The decree was not only judicious but also popular. Four days after I issued it, Hamid Bayati, a leading Shiite politician, told us that the Shiites were "jubilant'' because they had feared that the United States planned to leave unrepentant Baathists in senior government and security positions - what he called "Saddamism without Saddam''. Opinion polls during the occupation period repeatedly showed that an overwhelming majority of Iraqis, including many Sunnis, supported de-Baathification.

We then turned over the implementation of this carefully focused policy to Iraq's politicians. I was wrong here. The Iraqi leaders, many of them resentful of the old Sunni regime, broadened the decree's impact far beyond our original design. That led to such unintended results as the firing of several thousand teachers for being Baath Party members. We eventually fixed those excesses, but I should have made implementation the job of a judicial body, not a political one.

Modest revisions

Still, the underlying policy of removing top Baath officials from government was right and necessary. This decision is still supported by most Iraqis; witness the difficulties that Iraq's elected government has had in making even modest revisions to the decree.

The war's critics have also comprehensively misunderstood the "disbanding'' of Hussain's army. It's somewhat surprising at this late date to have to remind people of the old army's reign of terror. It's no wonder that Shiites and Kurds, who together make up more than 80 per cent of Iraq's population, hated Hussain's military.

Moreover, any thought of using the old army was undercut by conditions on the ground. Before the 2003 war, the army had consisted of about 315,000 miserable draftees, almost all Shiite, serving under a largely Sunni officer corps of about 80,000. The Shiite conscripts were regularly brutalised and abused by their Sunni officers. When the draftees saw which way the war was going, they deserted and, like their officers, went back home. But before the soldiers left, they looted the army's bases right down to the foundations. So by the time I arrived in Iraq, there was no Iraqi army to disband. Some in the US military and the CIA's Baghdad station suggested that we try to recall Hussain's army. We refused, for overwhelming practical, political and military reasons.

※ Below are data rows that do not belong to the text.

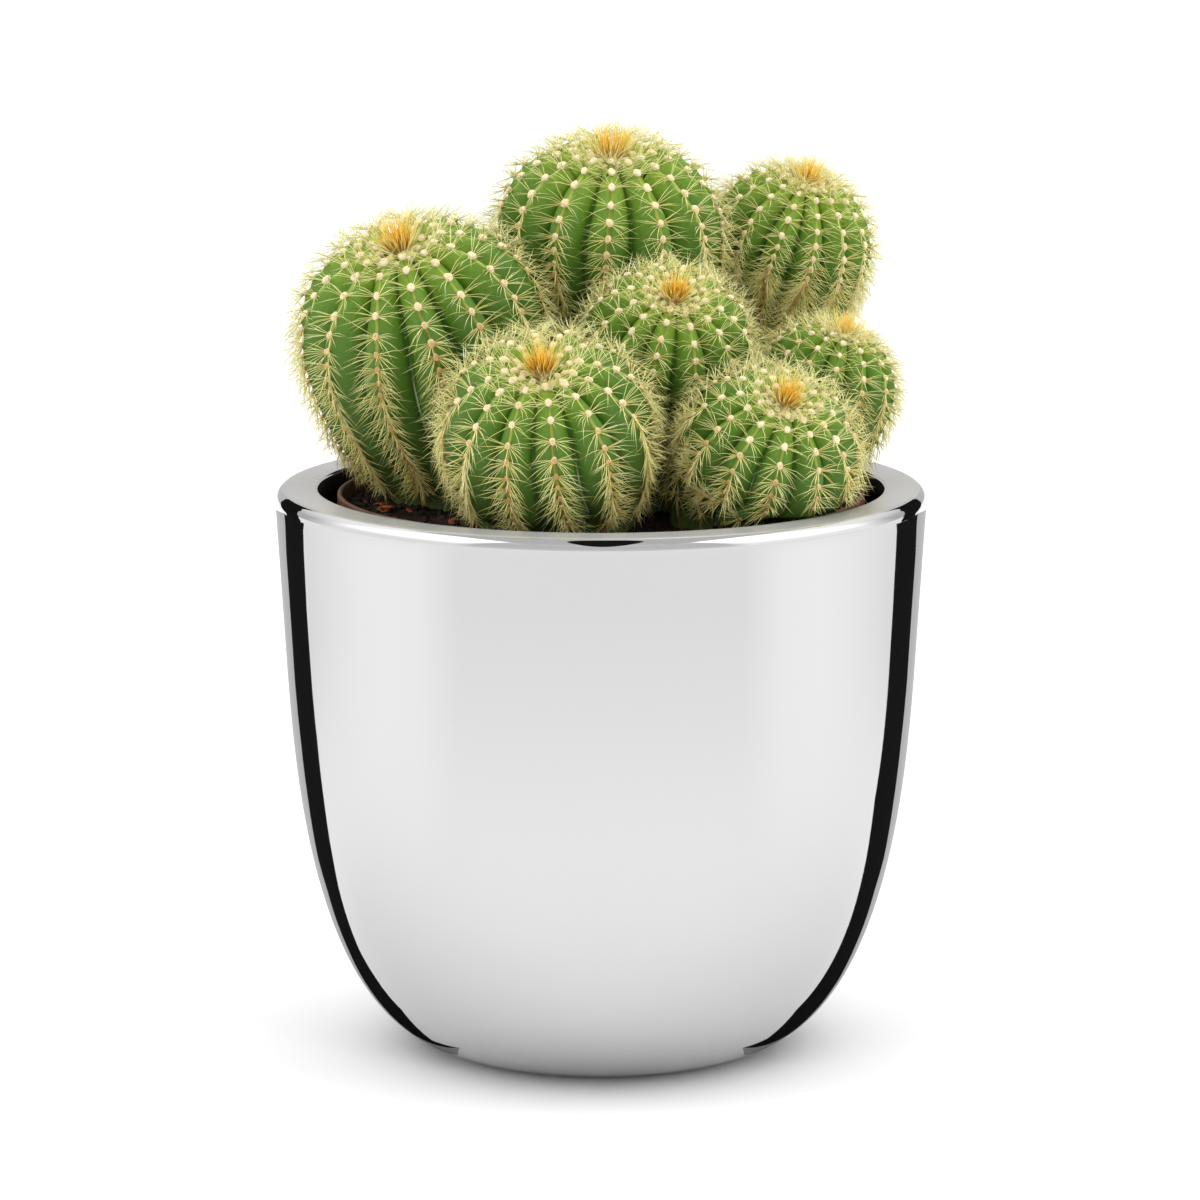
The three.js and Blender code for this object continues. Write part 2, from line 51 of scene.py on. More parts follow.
# Planter: pressed bowl of polished sheet, as in the frame.
PLANTER = dict(
    height=175, rim=100, opening=86.8, taper=9.6, belly_top=132, base=39.2,
    width_power=2.5, depth_power=2.9, wall=1.4, rim_rounding=3.6, opening_rounding=0.9, lip=6,
)
# Nursery pot: tapered plastic pot that stands on the belly's curve.
POT = dict(rim=81, top=173.4, band=12, step=1.8, foot=60, wall=1.6, hole=4, hole_circle=42, holes=6)
# Soil surface, foot of the stems in their holes, and top of the neck above the soil.
SOIL_TOP = 168
NECK_BOTTOM = 164
NECK_TOP = 170
# Loose bits on the soil: how many, radii in millimetres, and height over width.
CRUMBS = dict(count=700, sizes=(0.5, 1.6), flatness=(0.6, 1.0))
CHIPS = dict(count=46, sizes=(0.8, 2.0), flatness=(0.22, 0.5))

# Heads: centre and radius of the widest ring, dome height, depth of the globe
# and neck radius over that radius, lean in degrees, place in the soil, ribs.
HEADS = [
    dict(x=-54.5, y=7.5, z=219.5, radius=37.5, dome=0.91, taper=1.75, neck=0.57,
         right=-13, front=21, foot=(-45, 20), ribs=13, turn=6),
    dict(x=2.5, y=46, z=246.5, radius=35.3, dome=0.82, taper=1.1, neck=0.52,
         right=1, front=15, foot=(1, 43), ribs=13, turn=0),
    dict(x=59.5, y=68.5, z=240.5, radius=25.7, dome=0.93, taper=1.6, neck=0.54,
         right=15, front=15, foot=(42, 45), ribs=14, turn=-11),
    dict(x=20, y=-4.5, z=217, radius=25.5, dome=0.9, taper=1.3, neck=0.58,
         right=7, front=33, foot=(15, 5), ribs=12, turn=-8),
    dict(x=69, y=8, z=203, radius=21, dome=0.93, taper=1.5, neck=0.58,
         right=17, front=8, foot=(57, 11), ribs=13, turn=0),
    dict(x=-15.5, y=-47.5, z=196.5, radius=31, dome=0.93, taper=1.25, neck=0.64,
         right=-5, front=33, foot=(-13, -37), ribs=12, turn=5),
    dict(x=49.3, y=-38.2, z=189, radius=26.6, dome=0.92, taper=1, neck=0.58,
         right=16, front=32, foot=(36, -28), ribs=12, turn=7),
]
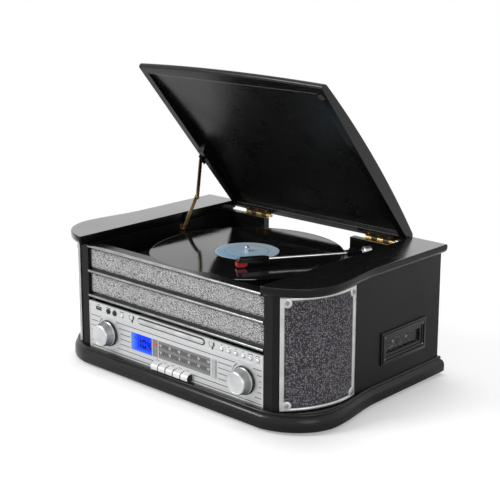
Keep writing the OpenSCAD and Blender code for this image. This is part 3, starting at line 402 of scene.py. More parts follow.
class Shape:
    def __init__(self):
        self.points = []
        self.faces = []
        self.finish = []

    def add(self, points, faces, finish=0):
        start = len(self.points)
        self.points += [Vector(p) for p in points]
        self.faces += [[start + i for i in face] for face in faces]
        self.finish += [finish] * len(faces)
        return self

    def move(self, change, since=0):
        self.points[since:] = [change @ p for p in self.points[since:]]
        return self

    def box(self, low, high, finish=0):
        (x0, y0, z0), (x1, y1, z1) = low, high
        corners = [(x, y, z) for x in (x0, x1) for y in (y0, y1) for z in (z0, z1)]
        sides = [(0, 1, 3, 2), (4, 6, 7, 5), (0, 4, 5, 1), (2, 3, 7, 6), (0, 2, 6, 4), (1, 5, 7, 3)]
        return self.add(corners, sides, finish)

    def turned(self, profile, centre=(0, 0, 0), axis="Z", steps=48, finish=0):
        rings, points, faces = [], [], []
        for radius, height in profile:
            ring = []
            for a in around(steps)[:1 if radius < 1e-6 else steps]:
                ring.append(len(points))
                points.append(Vector((radius * math.cos(a), radius * math.sin(a), height)))
            rings.append(ring)
        for lower, upper in zip(rings, rings[1:]):
            for i in range(steps):
                j = (i + 1) % steps
                face = [lower[i % len(lower)], lower[j % len(lower)], upper[j % len(upper)],
                        upper[i % len(upper)]]
                faces.append(list(dict.fromkeys(face)))
        turn = {"Z": Matrix.Identity(4), "-Y": Matrix.Rotation(math.pi / 2, 4, "X"),
                "Y": Matrix.Rotation(-math.pi / 2, 4, "X"), "X": Matrix.Rotation(math.pi / 2, 4, "Y"),
                "-X": Matrix.Rotation(-math.pi / 2, 4, "Y")}[axis]
        place = Matrix.Translation(centre) @ turn
        return self.add([place @ p for p in points], [f for f in faces if len(f) > 2], finish)

    def drawn(self, outline, x0, x1, finish=0):
        """An outline in Y and Z, drawn along X."""
        n = len(outline)
        points = [(x, y, z) for x in (x0, x1) for y, z in outline]
        return self.add(points, band(n) + [tuple(reversed(range(n))), tuple(range(n, 2 * n))], finish)

    def filled(self, *loops):
        """The first loop's inside, less that of the loops after it, in triangles."""
        loops = [[Vector(p) for p in loop] for loop in loops]
        return self.add([p for loop in loops for p in loop], [tuple(f) for f in tessellate_polygon(loops)])

    def stack(self, rings, finish=0, capped=True):
        n = len(rings[0])
        faces = [(j * n + i, j * n + (i + 1) % n, (j + 1) * n + (i + 1) % n, (j + 1) * n + i)
                 for j in range(len(rings) - 1) for i in range(n)]
        if capped:
            last = (len(rings) - 1) * n
            faces += [tuple(reversed(range(n))), tuple(range(last, last + n))]
        return self.add([p for ring in rings for p in ring], faces, finish)

    def tube(self, path, radius, steps=12, finish=0):
        rings = []
        side = Vector((0, 0, 1))
        for i, point in enumerate(path):
            ahead = (Vector(path[min(i + 1, len(path) - 1)]) - Vector(path[max(i - 1, 0)])).normalized()
            across = ahead.cross(side).normalized()
            up = across.cross(ahead)
            size = radius[i] if isinstance(radius, (list, tuple)) else radius
            rings.append([Vector(point) + size * (across * math.cos(a) + up * math.sin(a))
                          for a in around(steps)])
        return self.stack(rings, finish)


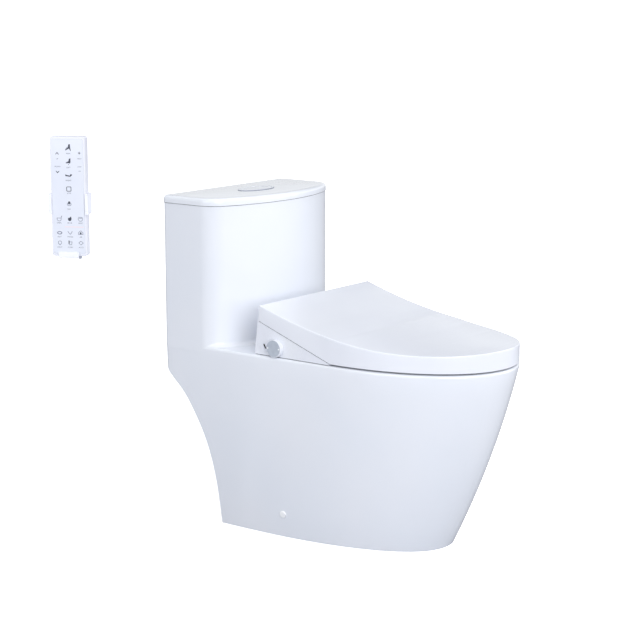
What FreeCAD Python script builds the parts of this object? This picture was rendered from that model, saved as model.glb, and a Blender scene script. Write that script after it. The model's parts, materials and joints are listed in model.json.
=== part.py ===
import FreeCAD, Part
import math
import os

# Smart toilet with a heated seat: a one-piece china bowl and tank, a bidet seat unit with its
# lid, and a remote control in its wall holder.
# Millimetres. +Z is up, the front of the bowl points to -Y. The origin is the centre of the
# waste outlet at floor level.

os.makedirs("parts", exist_ok=True)
V = FreeCAD.Vector

# ---------------------------------------------------------------- driving dimensions
# china body
FLOOR_TIP_Y = -299.0            # front of the foot
FLOOR_WIDE_Y = 120.0            # where the foot reaches its full width
FLOOR_HALF_W = 155.7
RIM_TIP_Y = -439.0              # front of the bowl rim
RIM_WIDE_Y = -150.0
BACK_HALF_W_FLOOR = 156.0
BACK_HALF_W_DECK = 197.5        # also half the width of the tank
RIM_SETBACK = 9.0               # the rim's side inside the tank's side
RIM_HALF_W = BACK_HALF_W_DECK - RIM_SETBACK
OVAL_POWER_FLOOR = 2.2
OVAL_POWER_RIM = 2.08
FRONT_BULGE = 13.0              # how far the front swells past a straight line
SIDE_FLARE = 1.5                # above 1, the sides turn upright towards the deck
SIDE_BREAK_Y = 110.0            # where the bowl's side meets the tank's side line
DECK_Z = 388.5
DECK_EDGE_R = 5.0
CHINA_WALL = 12.0
BODY_STATIONS = 5

# recess in the back of the skirt, and the rounded corner under the tank
BACK_FOOT_Y = 171.0
BACK_RISE_Z = 335.0
BACK_RISE_POWER = 2.9
BACK_CORNER_Z = 352.0
BACK_CORNER_DROP = 30.0         # where the recess turns upright into the tank's back
BACK_CORNER_IN = 9.0

# tank
TANK_BACK_Y = 290.0
TANK_FRONT_Y = 107.5
TANK_BOW = 50.6                 # how far the bowed front falls back at its sides
TANK_FRONT_CORNER_R = 50.0
TANK_BACK_CORNER_R = 10.0
TANK_TOP_Z = 682.0
TANK_WALL = 11.0
TANK_FLOOR_Z = 400.0
TANK_COVE_R = 10.0              # soft corner between the deck and the tank's front

# bowl basin: height, half width, front and back of each level
BASIN_LEVELS = ((392.0, 124.0, -393.0, -75.0), (340.0, 126.0, -395.0, -74.0),
                (280.0, 108.0, -376.0, -80.0), (220.0, 76.0, -325.0, -96.0),
                (165.0, 44.0, -262.0, -118.0), (120.0, 30.0, -215.0, -135.0))
BASIN_OVAL_POWER = 2.2

# trapway and flush channel, as (y, z) of their corners
TRAP_BORE_R = 27.0
TRAP_WALL = 10.0
TRAP_CORNERS = ((-190, 148), (-118, 148), (-40, 258), (45, 258), (60, 120), (0, 85), (0, 30))
TRAP_BENDS = (45, 45, 42, 40, 38)
CHANNEL_BORE_R = 29.0
CHANNEL_WALL = 10.0
CHANNEL_Z = 333.0
CHANNEL_BEND_R = 45.0

# waste outlet adapter
ADAPTER_PLATE = (184.0, 112.0, 6.0)
ADAPTER_BORE_R = 42.0
ADAPTER_WALL = 5.0
ADAPTER_TOP_Z = 54.0
ADAPTER_LEDGE_Z = 22.0
FLOOR_BOLT_SPACING = 152.0
FLOOR_BOLT_HOLE_R = 4.0

# side fixing of the skirt
SKIRT_SCREW_Y = 2.0
SKIRT_SCREW_Z = 51.0
SKIRT_HOLE_R = 6.0
SKIRT_CAP_R = 7.5
BRACKET_X = (98.0, 134.0)

# tank lid and flush buttons
TANK_LID_OVERHANG = 1.2
TANK_LID_GAP = 0.8
TANK_LID_H = 15.6
TANK_LID_EDGE_R = 8.0
TANK_LIP_H = 11.0
BUTTON_X = 3.0
BUTTON_Y = 202.0
BUTTON_A = 45.0                 # half length of the oval
BUTTON_B = 20.5                 # half width of the oval
BUTTON_SPLIT_X = -12.0          # the split between half and full flush
BEZEL_RING = 4.0
ROD_R = 3.0                     # push rods under the buttons

# flush valve
FLUSH_X = 0.0
FLUSH_Y = 195.0
VALVE_FLANGE_R = 41.0
CANISTER_R = 29.0
OVERFLOW_R = 12.0
OVERFLOW_TOP_Z = 606.0
CANISTER_TOP_Z = 500.0
VALVE_CAP_Z = 560.0
GUIDE_PLATE_Z = 640.0

# fill valve
FILL_X = -125.0
FILL_Y = 226.0
FILL_COLUMN_R = 14.0
FILL_TOP_Z = 604.0
FILL_COLLAR_Z = 440.0
FLOAT_R = 30.0
FLOAT_H = 58.0
SHANK_R = 12.5                  # threaded shank through the tank floor
SUPPLY_END_R = 11.1             # its free end, for the supply hose's coupling nut
SUPPLY_END_H = 22.0
SHANK_LOW_Z = 342.0
REFILL_TUBE_R = 3.5

# seat lid
LID_SETBACK = 1.0               # lid's side inside the rim's side
LID_TIP_SETBACK = 1.5
LID_HALF_W = RIM_HALF_W - LID_SETBACK
LID_TIP_Y = RIM_TIP_Y + LID_TIP_SETBACK
LID_BACK_Y = 42.5
LID_LEAN = 2.5                  # how far the lid's back leans forward at its top
LID_EDGE_Z = 392.5
LID_TOP_LOW_Y = -340.0          # lowest place of the dished top
LID_TOP_LOW_Z = 426.5
LID_TOP_R = 1150.0
LID_SKIN = 4.0
LID_CREASE_R = 2.0
LID_BACK_WALL_W = 15.5          # the back wall reaches down only this far in from each side
SEAM_FOOT_Y = -140.0            # where the slanted side seam starts
SEAM_TOP_Z = 459.0              # height of the seam at the lid's back
SEAM_GAP = 1.5

# shared hinge line of seat and lid
HINGE_Y = 34.0
HINGE_Z = 474.0
BARREL_R = 7.5
PIN_R = 3.5
PIN_CLEARANCE = 0.06
SEAT_HUB_X = (130.0, 148.0)
LID_HUB_X = (150.0, 168.0)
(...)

So, after full coordination within the US government, including the military, I issued an order to build a new, all-volunteer army. By the time I left Iraq, more than 80 per cent of the enlisted men and virtually all of the noncommissioned officers and officers in the new army were from the old army, as are most of the top officers today. We also started paying pensions to officers from the old army who could not join the new one - stipends that the Iraqi government is still paying.

I'll admit that I've grown weary of being a punching bag over these decisions - particularly from critics who've never spent time in Iraq, don't understand its complexities and can't explain what we should have done differently. These two sensible and moral calls did not create today's insurgency. Intelligence material we discovered after the war began showed that Hussain's security forces had long planned to wage such a revolt.

No doubt some members of the Baath Party and the old army have joined the insurgency. But they are not fighting because they weren't given a chance to earn a living. They're fighting because they want to topple a democratically elected government and re-establish a Baathist dictatorship. The true responsibility for today's bloodshed rests with these people and their Al Qaida collaborators.

L. Paul Bremer was presidential envoy to Iraq and administrator of the Coalition Provisional Authority from May 2003 to June 2004.